In February, Bertell completed a ``reconstruction'' for workers affected after three nuclear bombs were tested in Alaska. Bertell's model will help the men, exposed to radiation, get help with medical expenses from the U.S. government.
Although a high-profile public figure, Bertell has never forsaken her order and like all nuns, her earnings go to a community pot - the Mother House - which doles out living expenses.
In the '60s, Bertell attended the Catholic University of America in Washington and graduated with a Doctorate in Biometry - the science of biological measurement. She landed a research job in Buffalo at the Roswell Park Cancer Institute, the world's first cancer research facility.
She spent 10 years in radiation data and emerged as the foremost expert in the field. She began to realize it was routine for the military to release radiation and that it also set radiation standards."
A public meeting in Buffalo became a watershed in Bertell's life. Niagara County wanted to build a nuclear plant on a site next door to farms producing Gerber's Baby Food and people were concerned.
Bertell recalls her first experience with nuclear power: 'There were only seats on stage for the five nuclear men. Their message was that radiation was like an x-ray and, obviously, caused no harm. It all irked me. I was the first citizen up to the mike and I insisted the nuclear men give up their seats. I didn't realize the concerned citizens were all women until we replaced the men."
In the end, the female protesters succeeded in getting a moratorium on the plant - the first one in the United States against the nuclear industry.
She made it more well known that radioactive iodine in North American's atmosphere slows down the thyroid gland and that contributes to (being) overweight.

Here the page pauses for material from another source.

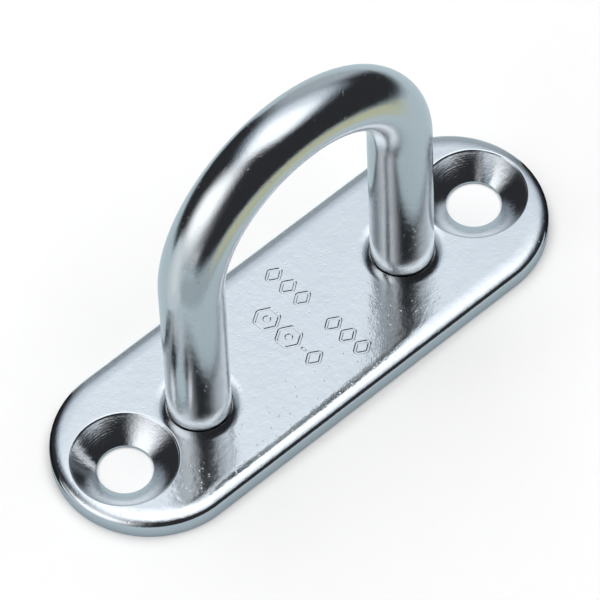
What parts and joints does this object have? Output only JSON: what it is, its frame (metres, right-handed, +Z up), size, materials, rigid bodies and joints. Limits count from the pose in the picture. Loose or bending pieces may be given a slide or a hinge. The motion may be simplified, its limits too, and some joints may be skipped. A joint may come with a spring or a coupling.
{
  "type": "pad eye",
  "caption": "Pad eye: polished round rod bent into a U-shaped eye, welded from below into an obround base plate with countersunk screw holes.",
  "frame": {"origin": "middle of the plate's underside, where the fitting sits on the deck", "axes": "+X along the plate through both screw holes, +Y across the plate, +Z up through the eye, away from the deck"},
  "size_m": [0.0462, 0.0154, 0.0294],
  "materials": {
    "plate_steel": "stamped stainless sheet, bright barrel-polished, with a faint orange-peel ripple",
    "rod_steel": "bright polished stainless rod, faint drawing lines along the legs",
    "weld_metal": "as-welded bead, pickled to a dull satin"
  },
  "bodies": {
    "root": {"base_plate": "plate_steel", "eye_bow": "rod_steel", "weld_left": "weld_metal", "weld_right": "weld_metal"}
  },
  "joints": []
}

Bertell declares it's all about money. "War and money make the world go around. When you have money, you have to be prepared to go to war to protect it and that is the main concern of corporations and governments."
May sound cynical from a nun, but Bertell snaps,
"Once your eyes are open, you can't close them again.''
In 1996, Bertell undertook to help the people of the Philippines who were trying to deal with toxic waste left behind by the US Navy and Air Force on military bases that they had abandoned. The US accepted no legal obligation to clean up this waste because it had not been specified in the original contract in the 1940s.
She has working a lot with the gulf war veteran's illness, and published a journal article which veterans are able to use in in their attempt to obtain recognition and compensation for their combat injuries.